Outre une suspension administrative, un employeur peut aussi interdire à son employé de communiquer avec d’autres employés ou avec la présumée victime ou interdire complètement de se présenter sur les lieux du travail. Il est important de garder à l’esprit que ces mesures sont préventive et non punitive puisqu’une enquête s’avère encore nécessaire afin d’en confirmer le bien-fondé. Par contre, vu l’obligation qu’a l’employeur d’assurer la santé, la sécurité et l’intégrité de ses employés, en plus d’offrir un milieu de travail exempt de harcèlement, il faut qu’une de ces mesures soit prise à la suite d’une dénonciation.

Enquête

Le devoir d’agir de bonne foi oblige un employeur à donner l’opportunité à son employé de s’expliquer et de donner sa version des faits avant qu’il ne prenne une décision à son sujet. Il est donc primordial de rencontrer l’employé visé, et ce, malgré la certitude de la présence d’une inconduite sexuelle. Lors de cette rencontre, l’employé doit collaborer avec franchise et diligence et n’a pas droit à la présence d’un avocat, sauf dans l’hypothèse où une convention collective ou un contrat de travail stipule le contraire.

En ce qui concerne les autres salariés, ils ont un devoir de loyauté envers leur employeur. Pour cette raison, ils doivent eux aussi collaborer à l’enquête en divulguant toute information dont ils disposent.

Dans l’éventualité où l’enquête d’un employeur coexiste avec une enquête criminelle en cours, il est à noter qu’il est possible pour l’employeur de continuer ses démarches étant donné l’absence de préséance de l’enquête policière, sauf certaines exceptions, telles que celles parfois prévues à une convention collective.

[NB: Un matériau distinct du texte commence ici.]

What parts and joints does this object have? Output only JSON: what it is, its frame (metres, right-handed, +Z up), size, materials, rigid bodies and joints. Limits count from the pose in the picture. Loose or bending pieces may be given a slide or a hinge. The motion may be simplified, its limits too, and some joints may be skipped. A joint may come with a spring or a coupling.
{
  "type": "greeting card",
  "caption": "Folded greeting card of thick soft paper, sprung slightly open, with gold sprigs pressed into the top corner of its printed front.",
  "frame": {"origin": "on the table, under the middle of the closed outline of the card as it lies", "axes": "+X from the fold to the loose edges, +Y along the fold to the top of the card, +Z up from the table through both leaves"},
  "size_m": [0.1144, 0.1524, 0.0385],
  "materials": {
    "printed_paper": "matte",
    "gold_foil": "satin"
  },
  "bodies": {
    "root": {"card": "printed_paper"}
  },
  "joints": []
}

À la fin de l’enquête, la dénonciation s’avérera non fondée ou fondée. Dans le premier cas, il sera pertinent d’enclencher un processus en ressources humaines afin de stabiliser la situation et peut-être même de participer à des séances de médiation ou de conciliation avec l’employé qui fût accusé injustement. Dans le second cas, il sera nécessaire d’imposer une mesure disciplinaire proportionnellement au cas d’espèce. Ainsi, il ne s’agira pas forcément d’un congédiement, puisque le tout dépendra des facteurs atténuants et aggravants tels que le nombre de victimes, les remords sincères et la nature des fonctions occupées.

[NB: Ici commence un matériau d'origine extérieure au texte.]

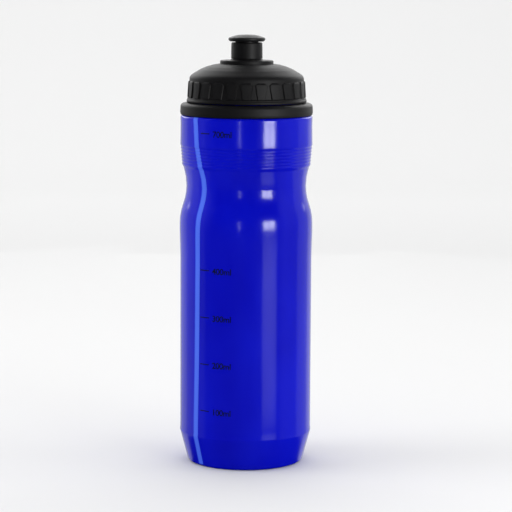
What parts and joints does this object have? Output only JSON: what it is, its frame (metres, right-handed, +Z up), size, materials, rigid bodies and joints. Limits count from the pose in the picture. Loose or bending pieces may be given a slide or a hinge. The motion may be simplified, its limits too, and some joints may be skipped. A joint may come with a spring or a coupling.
{
  "type": "sports squeeze bottle",
  "caption": "Blow-moulded squeeze bottle with a waist grip, a clear level stripe, a ribbed screw cap and a push-pull nozzle.",
  "frame": {"origin": "centre of the standing ring, on the surface that the bottle stands on", "axes": "+Z up along the bottle's axis to the nozzle; -Y faces the viewer who reads the printed scale near the left edge"},
  "size_m": [0.0741, 0.074, 0.2392],
  "materials": {
    "bottle_wall": "glossy squeezable polyethylene, saturated blue",
    "clear_stripe": "glossy translucent natural polyethylene, lit blue by the wall beside it",
    "collar_black": "satin black polypropylene",
    "cap_black": "matte black polypropylene",
    "nozzle_black": "satin black polypropylene",
    "soft_black": "soft matte black thermoplastic elastomer",
    "seal_rubber": "grey silicone rubber"
  },
  "bodies": {
    "bottle": {"bottle_body": "bottle_wall", "view_stripe": "clear_stripe", "neck_collar": "collar_black"},
    "gasket": {"cap_gasket": "seal_rubber"},
    "cap": {"cap_shell": "cap_black", "spout_insert": "cap_black", "spout_seal": "seal_rubber", "nozzle_seal": "seal_rubber", "valve_pin": "cap_black"},
    "nozzle": {"nozzle_sleeve": "nozzle_black", "mouthpiece": "soft_black"}
  },
  "joints": [
    {"name": "cap_lift", "type": "slide", "parent": "bottle", "child": "gasket", "axis": [0, 0, 1], "range_m": [0, 0.02]},
    {"name": "cap_turn", "type": "hinge", "parent": "gasket", "child": "cap", "pos_m": [0, 0, 0.2], "axis": [0, 0, 1], "range_deg": [0, 1440.5]},
    {"name": "nozzle_pull", "type": "slide", "parent": "cap", "child": "nozzle", "axis": [0, 0, 1], "range_m": [0, 0.005]}
  ],
  "couplings": [
    {"joint": "cap_turn", "follows": "cap_lift", "rad_per_m": 1256.6}
  ]
}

Bref, congédier immédiatement l’employé visé n’est pas la chose à faire. Bien qu’il s’agisse d’une situation complexe, un employeur se doit de réagir rapidement, de soutenir les présumées victimes, d’effectuer une enquête rigoureuse et complète et de prendre tous les moyens à sa disposition pour ne pas céder à la pression entourant ce genre de dossier. Chaque dénonciation doit être analysée selon ces propres circonstances et de la manière la plus impartiale possible. Pour y arriver et afin d’éviter de faire des erreurs, prévoir un plan d’intervention spécifique à ce type d’évènement pourra être grandement utile lorsqu’une dénonciation touche l’un de vos employés.